Hollub revealed that Occidental has signed up to take carbon from two ethanol plants and a steel plant in Colorado and sequester it in the Permian basin.
OXY has become the quintessential poster-child of an M&A deal gone bad after its $55B acquisition of Anadarko left it saddled with a massive $38.5 billion debt pile.
Nevertheless, it appears to be making an impressive turnaround after OXY stock climbed 67.6% YTD though the shares remain well below 2018 levels.
A fight for survival
Stewart Glickman, CFRA energy analyst, says Big Oil is spending much more time marketing its efforts on a low carbon future and technologies such as carbon capture because they are literally embroiled in a fight for survival.
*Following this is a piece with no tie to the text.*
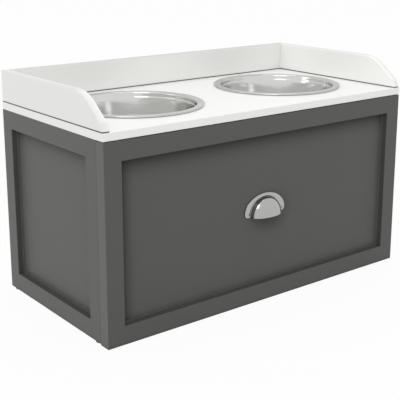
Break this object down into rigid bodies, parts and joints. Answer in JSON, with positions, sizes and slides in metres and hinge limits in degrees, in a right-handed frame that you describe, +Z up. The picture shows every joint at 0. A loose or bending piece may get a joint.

In 2020 alone, ESG funds attracted $51.1 billion of new money, and not having a low-carbon strategy in these times is sounding your death knell.
Sure, fossil fuel investors still want to hear the usual things: How healthy is your balance sheet? Can you sustain your dividend? What’s your operating cash flow look like? Can you maintain production you want without spending too heavily on capex?
These considerations will always be paramount. But in the same breath they also want to hear about your investment in renewables and low carbon solutions businesses. And changing a few board seats no longer cuts it.
So far, oil and gas companies appear to be doing a good job placating jittery investors, with the Energy Select Sector SPDR Fund (XLE) up 33% vs. 1.7% YTD gain by the S&P 500. But they’d better start putting their money where their mouths are if they hope to continue winning in the long-term.